[Rows from a 3D modeling dataset]
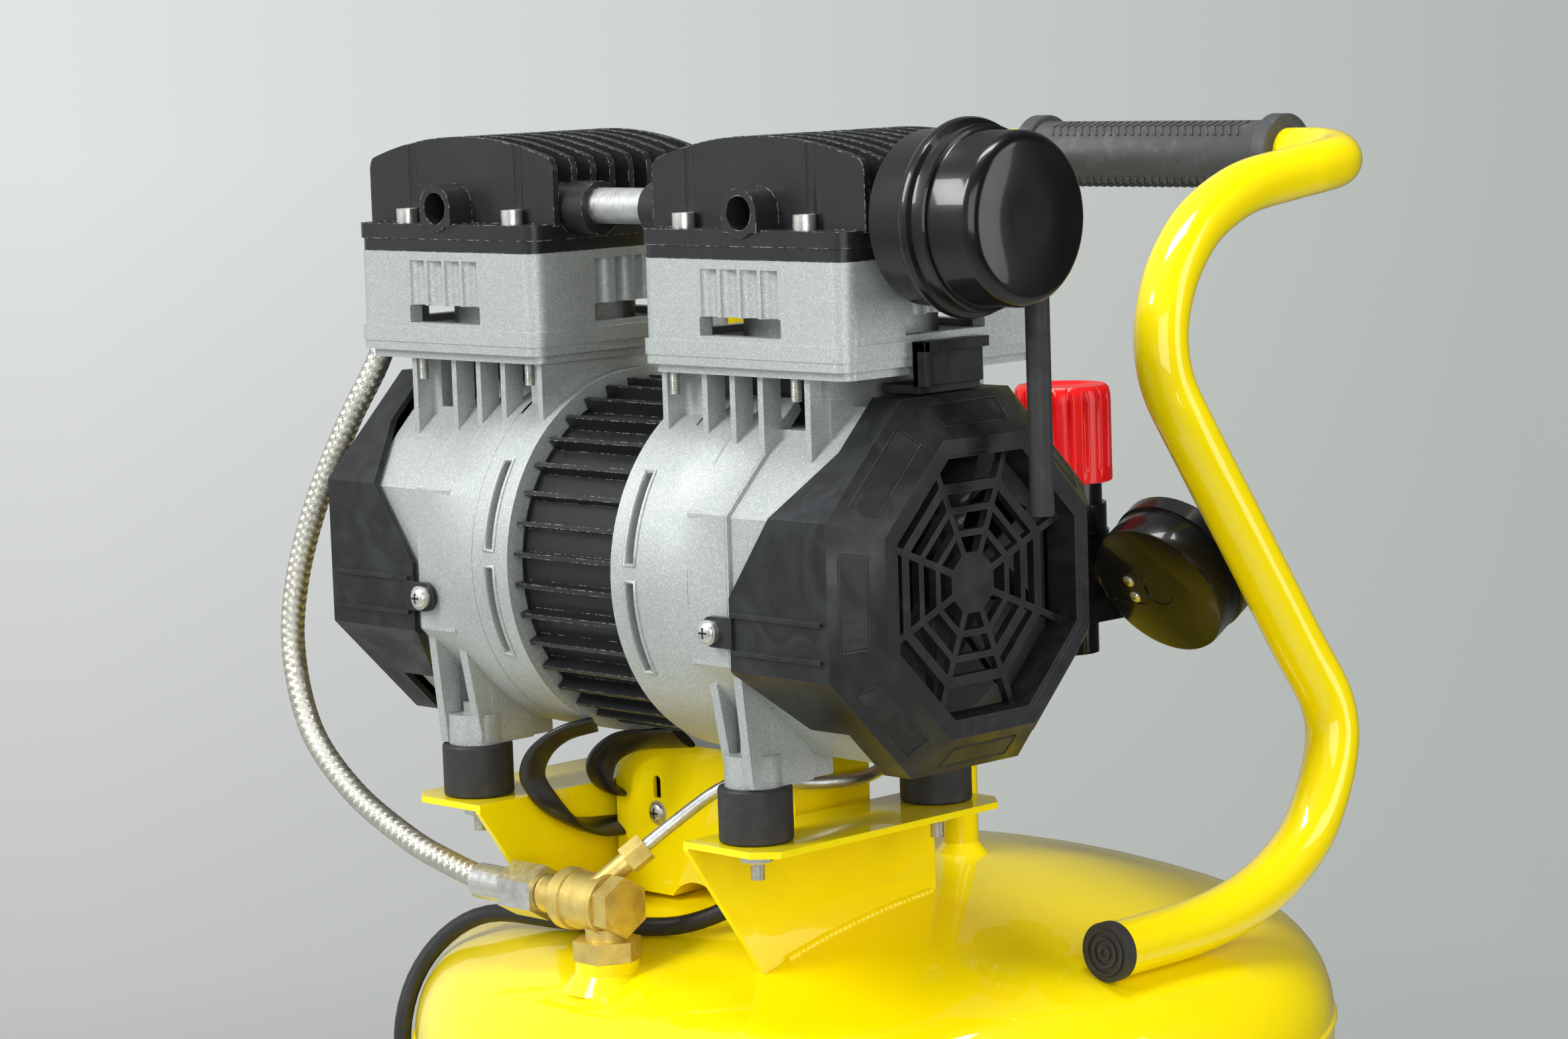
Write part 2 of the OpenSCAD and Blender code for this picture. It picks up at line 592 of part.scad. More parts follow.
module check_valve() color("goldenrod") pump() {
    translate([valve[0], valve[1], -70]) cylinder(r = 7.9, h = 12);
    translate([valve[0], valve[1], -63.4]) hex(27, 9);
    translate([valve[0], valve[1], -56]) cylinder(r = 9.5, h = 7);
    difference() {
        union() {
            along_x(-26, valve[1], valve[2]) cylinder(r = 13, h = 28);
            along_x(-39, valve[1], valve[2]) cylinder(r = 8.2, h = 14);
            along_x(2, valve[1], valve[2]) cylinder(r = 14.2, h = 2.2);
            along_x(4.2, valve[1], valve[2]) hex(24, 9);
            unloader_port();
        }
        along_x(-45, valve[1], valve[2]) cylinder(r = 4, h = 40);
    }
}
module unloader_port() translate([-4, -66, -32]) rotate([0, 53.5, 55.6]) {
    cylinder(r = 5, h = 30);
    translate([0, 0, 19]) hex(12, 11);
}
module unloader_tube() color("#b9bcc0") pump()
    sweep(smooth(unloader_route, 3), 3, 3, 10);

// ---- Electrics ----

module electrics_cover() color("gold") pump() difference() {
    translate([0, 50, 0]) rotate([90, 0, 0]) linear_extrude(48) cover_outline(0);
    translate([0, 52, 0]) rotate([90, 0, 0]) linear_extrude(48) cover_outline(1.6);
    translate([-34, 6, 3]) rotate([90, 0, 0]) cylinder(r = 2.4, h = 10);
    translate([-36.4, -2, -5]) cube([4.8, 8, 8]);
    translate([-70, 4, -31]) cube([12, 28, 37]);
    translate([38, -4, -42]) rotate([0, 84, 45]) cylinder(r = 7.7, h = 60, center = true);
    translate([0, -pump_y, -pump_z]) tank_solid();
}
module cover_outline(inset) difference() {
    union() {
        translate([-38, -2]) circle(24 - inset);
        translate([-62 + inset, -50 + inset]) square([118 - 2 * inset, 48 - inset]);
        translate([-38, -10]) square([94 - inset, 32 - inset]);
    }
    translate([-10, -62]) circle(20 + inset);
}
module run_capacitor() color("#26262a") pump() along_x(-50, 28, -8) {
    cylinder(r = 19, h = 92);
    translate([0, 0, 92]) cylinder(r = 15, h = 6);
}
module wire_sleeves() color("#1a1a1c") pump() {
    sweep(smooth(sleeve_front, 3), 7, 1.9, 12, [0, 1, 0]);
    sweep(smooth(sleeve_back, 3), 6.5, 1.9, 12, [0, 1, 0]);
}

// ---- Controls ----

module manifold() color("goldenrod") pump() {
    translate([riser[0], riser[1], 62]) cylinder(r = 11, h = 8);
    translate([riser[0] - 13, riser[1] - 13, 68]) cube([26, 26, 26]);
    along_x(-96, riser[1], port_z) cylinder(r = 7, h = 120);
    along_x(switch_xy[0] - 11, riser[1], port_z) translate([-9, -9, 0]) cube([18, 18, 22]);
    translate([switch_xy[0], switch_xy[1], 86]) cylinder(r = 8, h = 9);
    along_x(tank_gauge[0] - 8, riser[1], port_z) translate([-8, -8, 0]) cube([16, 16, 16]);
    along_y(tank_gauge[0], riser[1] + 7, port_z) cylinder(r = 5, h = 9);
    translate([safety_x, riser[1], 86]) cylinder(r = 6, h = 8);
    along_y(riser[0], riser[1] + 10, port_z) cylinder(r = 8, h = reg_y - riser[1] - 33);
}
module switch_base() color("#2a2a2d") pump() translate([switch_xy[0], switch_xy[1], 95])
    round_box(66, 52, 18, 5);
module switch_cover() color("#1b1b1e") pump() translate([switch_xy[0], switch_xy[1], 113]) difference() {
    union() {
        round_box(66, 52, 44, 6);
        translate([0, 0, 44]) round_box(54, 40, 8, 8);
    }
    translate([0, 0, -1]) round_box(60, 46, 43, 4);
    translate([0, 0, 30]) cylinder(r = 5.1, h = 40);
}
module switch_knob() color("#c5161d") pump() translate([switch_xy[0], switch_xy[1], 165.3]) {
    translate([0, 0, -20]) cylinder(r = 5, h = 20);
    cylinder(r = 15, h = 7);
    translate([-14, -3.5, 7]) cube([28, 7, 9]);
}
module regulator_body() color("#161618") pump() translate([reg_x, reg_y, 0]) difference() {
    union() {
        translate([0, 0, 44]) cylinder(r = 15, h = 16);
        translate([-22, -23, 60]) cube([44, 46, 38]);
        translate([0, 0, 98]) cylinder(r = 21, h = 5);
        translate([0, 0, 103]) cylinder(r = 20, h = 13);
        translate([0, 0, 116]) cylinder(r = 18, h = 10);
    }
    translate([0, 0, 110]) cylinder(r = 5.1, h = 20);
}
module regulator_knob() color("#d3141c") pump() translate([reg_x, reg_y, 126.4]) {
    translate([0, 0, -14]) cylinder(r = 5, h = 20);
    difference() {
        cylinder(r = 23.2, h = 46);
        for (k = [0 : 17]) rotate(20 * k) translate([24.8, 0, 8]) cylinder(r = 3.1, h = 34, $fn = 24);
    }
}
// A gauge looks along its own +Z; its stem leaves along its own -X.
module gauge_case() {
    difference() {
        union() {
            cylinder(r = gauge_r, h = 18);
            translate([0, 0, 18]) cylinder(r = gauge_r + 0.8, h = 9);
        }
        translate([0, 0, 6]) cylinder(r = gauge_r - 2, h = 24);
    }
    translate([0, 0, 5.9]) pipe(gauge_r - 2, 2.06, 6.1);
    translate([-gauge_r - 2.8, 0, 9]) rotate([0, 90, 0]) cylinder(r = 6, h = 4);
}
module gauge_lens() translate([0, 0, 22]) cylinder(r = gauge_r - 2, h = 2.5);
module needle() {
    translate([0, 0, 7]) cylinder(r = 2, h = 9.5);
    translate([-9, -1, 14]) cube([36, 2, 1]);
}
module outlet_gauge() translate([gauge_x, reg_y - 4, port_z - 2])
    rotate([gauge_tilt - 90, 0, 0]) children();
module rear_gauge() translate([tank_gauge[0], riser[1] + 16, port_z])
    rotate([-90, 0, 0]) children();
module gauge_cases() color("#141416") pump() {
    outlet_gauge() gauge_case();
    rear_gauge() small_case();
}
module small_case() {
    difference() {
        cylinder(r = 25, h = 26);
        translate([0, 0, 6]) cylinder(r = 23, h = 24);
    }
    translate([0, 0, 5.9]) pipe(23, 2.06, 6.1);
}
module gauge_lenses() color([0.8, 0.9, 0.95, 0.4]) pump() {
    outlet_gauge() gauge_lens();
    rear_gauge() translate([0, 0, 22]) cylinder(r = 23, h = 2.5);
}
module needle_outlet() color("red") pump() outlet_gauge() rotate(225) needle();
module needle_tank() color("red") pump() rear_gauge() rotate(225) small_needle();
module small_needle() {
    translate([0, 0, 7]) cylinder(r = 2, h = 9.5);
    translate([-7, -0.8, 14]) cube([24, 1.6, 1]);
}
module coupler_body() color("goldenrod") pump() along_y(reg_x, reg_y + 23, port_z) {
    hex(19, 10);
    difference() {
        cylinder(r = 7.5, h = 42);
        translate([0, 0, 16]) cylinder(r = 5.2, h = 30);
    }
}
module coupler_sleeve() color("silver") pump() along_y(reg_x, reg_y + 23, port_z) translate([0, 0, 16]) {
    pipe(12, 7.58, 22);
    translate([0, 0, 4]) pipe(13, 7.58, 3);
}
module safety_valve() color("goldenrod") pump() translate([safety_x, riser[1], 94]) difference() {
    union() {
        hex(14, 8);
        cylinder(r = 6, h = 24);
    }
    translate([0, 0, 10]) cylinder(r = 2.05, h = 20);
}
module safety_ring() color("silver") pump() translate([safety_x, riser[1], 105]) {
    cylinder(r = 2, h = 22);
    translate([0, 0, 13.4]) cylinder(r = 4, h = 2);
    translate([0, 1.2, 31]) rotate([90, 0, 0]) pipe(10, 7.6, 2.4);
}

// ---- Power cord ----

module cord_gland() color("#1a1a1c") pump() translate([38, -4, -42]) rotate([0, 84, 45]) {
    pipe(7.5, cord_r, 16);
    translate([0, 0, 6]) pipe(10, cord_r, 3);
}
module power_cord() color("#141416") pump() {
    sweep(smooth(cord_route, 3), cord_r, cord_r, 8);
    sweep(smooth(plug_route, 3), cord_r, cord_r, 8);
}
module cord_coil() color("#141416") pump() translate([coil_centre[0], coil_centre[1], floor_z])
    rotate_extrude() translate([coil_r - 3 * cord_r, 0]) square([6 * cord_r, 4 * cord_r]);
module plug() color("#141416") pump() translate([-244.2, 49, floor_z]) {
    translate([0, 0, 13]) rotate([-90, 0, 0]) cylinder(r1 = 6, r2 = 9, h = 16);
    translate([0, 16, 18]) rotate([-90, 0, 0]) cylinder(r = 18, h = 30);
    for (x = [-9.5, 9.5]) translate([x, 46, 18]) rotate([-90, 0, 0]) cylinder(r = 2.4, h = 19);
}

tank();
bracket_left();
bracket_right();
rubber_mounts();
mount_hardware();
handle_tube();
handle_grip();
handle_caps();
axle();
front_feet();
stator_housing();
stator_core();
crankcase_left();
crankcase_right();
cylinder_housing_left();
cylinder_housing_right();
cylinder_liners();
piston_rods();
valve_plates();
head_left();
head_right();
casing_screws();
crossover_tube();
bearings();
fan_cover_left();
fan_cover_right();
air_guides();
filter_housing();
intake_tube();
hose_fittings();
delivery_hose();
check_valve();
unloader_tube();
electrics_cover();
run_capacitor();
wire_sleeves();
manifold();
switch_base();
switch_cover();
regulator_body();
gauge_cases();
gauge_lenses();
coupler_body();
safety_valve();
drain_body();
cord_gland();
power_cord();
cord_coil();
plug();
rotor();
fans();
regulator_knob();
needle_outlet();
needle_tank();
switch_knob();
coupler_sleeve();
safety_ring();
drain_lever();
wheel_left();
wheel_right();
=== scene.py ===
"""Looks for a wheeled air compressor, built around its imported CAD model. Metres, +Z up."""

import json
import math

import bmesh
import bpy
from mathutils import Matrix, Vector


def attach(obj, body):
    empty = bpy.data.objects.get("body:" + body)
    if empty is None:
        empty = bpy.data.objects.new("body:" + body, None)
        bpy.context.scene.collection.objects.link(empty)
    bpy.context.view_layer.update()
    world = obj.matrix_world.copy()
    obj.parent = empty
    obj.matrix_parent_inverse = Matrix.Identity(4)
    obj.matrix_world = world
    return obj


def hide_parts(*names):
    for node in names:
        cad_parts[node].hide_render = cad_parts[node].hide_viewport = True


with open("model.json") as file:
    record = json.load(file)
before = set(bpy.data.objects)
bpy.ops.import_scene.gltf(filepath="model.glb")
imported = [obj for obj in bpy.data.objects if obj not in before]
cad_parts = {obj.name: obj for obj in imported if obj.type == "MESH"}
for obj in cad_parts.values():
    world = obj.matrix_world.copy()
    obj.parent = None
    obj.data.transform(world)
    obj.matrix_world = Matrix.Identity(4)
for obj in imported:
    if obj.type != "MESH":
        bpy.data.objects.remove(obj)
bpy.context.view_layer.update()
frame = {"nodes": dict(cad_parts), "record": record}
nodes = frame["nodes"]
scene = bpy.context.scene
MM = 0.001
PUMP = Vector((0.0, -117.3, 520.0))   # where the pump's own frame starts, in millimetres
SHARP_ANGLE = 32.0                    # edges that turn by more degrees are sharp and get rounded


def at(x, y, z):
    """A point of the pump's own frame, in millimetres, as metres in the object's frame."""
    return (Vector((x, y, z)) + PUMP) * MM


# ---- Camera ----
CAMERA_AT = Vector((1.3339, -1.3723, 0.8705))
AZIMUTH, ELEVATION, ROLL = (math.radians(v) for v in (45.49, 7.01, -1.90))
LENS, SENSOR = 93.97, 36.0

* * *

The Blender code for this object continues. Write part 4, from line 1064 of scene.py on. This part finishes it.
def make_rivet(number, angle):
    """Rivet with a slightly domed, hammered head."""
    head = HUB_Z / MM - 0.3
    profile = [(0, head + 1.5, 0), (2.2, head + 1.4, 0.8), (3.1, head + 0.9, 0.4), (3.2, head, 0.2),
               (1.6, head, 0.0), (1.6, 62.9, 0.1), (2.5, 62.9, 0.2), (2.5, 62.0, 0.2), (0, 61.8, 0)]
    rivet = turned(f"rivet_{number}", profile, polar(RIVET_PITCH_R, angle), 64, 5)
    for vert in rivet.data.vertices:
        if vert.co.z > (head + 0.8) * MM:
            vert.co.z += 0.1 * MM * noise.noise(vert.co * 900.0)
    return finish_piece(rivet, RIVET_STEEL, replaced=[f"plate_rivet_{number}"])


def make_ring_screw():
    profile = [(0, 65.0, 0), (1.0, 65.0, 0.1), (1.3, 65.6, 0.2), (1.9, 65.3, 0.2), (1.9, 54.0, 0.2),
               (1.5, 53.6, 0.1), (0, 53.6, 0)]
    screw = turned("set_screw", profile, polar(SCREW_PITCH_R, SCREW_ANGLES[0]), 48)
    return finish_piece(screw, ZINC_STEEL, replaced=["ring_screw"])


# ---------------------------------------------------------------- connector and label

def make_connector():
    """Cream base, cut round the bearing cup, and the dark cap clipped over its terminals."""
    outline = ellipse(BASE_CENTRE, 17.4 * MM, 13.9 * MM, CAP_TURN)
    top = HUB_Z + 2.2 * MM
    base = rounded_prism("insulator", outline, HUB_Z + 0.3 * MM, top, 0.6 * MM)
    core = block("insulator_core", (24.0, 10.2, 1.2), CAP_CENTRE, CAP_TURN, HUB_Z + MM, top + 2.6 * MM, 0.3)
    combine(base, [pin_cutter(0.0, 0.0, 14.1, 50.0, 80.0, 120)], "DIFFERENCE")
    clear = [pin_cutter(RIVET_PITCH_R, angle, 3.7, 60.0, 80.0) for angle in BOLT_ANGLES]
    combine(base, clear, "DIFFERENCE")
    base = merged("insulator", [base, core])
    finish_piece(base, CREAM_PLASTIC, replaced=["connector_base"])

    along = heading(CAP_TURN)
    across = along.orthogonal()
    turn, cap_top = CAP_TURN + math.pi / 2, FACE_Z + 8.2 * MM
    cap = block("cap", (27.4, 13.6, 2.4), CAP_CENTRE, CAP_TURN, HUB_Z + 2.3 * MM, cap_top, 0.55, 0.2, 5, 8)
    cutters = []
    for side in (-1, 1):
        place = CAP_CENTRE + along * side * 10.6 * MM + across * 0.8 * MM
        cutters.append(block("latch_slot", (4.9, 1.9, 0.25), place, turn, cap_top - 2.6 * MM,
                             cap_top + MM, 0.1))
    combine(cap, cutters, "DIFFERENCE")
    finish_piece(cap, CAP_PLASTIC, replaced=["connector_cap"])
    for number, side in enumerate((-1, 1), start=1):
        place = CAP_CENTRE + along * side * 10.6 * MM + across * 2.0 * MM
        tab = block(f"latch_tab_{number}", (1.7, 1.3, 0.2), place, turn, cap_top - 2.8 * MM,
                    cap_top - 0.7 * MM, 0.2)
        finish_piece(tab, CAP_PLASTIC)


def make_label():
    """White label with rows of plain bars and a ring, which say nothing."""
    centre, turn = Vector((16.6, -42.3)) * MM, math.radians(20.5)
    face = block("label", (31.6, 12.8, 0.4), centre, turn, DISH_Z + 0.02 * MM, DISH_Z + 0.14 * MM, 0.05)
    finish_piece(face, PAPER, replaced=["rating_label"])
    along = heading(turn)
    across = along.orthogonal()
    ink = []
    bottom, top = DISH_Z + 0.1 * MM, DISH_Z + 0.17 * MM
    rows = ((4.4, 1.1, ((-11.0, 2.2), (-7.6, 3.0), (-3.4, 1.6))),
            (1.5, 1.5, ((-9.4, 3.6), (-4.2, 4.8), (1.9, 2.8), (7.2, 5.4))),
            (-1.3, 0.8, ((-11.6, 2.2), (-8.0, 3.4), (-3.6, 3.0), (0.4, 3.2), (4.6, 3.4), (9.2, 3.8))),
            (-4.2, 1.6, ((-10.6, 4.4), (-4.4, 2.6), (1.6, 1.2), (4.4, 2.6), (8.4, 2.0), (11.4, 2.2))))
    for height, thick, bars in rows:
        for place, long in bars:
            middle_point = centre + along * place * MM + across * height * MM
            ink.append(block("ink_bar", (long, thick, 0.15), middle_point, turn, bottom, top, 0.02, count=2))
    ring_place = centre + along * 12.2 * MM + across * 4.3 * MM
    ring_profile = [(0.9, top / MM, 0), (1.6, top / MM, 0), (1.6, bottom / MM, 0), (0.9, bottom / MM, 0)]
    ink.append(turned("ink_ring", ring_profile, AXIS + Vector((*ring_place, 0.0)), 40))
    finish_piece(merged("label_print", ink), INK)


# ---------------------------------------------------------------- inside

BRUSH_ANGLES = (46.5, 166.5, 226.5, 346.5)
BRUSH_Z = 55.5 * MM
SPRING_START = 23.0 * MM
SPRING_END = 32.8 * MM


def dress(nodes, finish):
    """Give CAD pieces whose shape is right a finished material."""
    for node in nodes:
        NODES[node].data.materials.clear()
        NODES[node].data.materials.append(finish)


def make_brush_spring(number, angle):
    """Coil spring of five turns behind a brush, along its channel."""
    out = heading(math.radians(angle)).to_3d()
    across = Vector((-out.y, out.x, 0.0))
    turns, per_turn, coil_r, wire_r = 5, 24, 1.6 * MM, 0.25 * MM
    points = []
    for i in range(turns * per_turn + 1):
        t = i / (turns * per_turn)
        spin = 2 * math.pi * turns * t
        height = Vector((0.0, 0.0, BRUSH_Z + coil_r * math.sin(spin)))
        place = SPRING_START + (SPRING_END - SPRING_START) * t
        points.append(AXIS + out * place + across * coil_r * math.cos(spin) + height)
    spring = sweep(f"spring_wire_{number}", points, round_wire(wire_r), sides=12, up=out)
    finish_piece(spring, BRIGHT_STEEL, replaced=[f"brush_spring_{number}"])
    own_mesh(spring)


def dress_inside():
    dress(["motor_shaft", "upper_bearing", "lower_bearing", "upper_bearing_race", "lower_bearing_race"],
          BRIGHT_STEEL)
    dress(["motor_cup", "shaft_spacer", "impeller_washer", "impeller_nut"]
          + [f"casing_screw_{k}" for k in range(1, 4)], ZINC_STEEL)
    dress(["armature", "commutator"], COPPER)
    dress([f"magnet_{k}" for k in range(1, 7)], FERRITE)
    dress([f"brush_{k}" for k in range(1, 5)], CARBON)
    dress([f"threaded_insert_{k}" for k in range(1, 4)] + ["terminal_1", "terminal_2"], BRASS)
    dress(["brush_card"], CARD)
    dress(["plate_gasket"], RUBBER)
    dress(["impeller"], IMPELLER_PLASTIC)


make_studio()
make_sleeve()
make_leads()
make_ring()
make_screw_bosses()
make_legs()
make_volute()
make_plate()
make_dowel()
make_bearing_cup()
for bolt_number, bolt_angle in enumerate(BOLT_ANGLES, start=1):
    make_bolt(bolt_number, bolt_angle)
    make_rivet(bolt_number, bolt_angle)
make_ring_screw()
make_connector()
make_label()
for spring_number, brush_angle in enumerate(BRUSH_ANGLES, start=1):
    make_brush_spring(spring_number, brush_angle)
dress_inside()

> GIVEN INSTRUCTION
Give again, word for word, only the lines running from the line with "regulator_knob();" through the line with "before = set(bpy.data.objects)"; include both of those lines.

> SOLUTION
regulator_knob();
needle_outlet();
needle_tank();
switch_knob();
coupler_sleeve();
safety_ring();
drain_lever();
wheel_left();
wheel_right();
=== scene.py ===
"""Looks for a wheeled air compressor, built around its imported CAD model. Metres, +Z up."""

import json
import math

import bmesh
import bpy
from mathutils import Matrix, Vector


def attach(obj, body):
    empty = bpy.data.objects.get("body:" + body)
    if empty is None:
        empty = bpy.data.objects.new("body:" + body, None)
        bpy.context.scene.collection.objects.link(empty)
    bpy.context.view_layer.update()
    world = obj.matrix_world.copy()
    obj.parent = empty
    obj.matrix_parent_inverse = Matrix.Identity(4)
    obj.matrix_world = world
    return obj


def hide_parts(*names):
    for node in names:
        cad_parts[node].hide_render = cad_parts[node].hide_viewport = True


with open("model.json") as file:
    record = json.load(file)
before = set(bpy.data.objects)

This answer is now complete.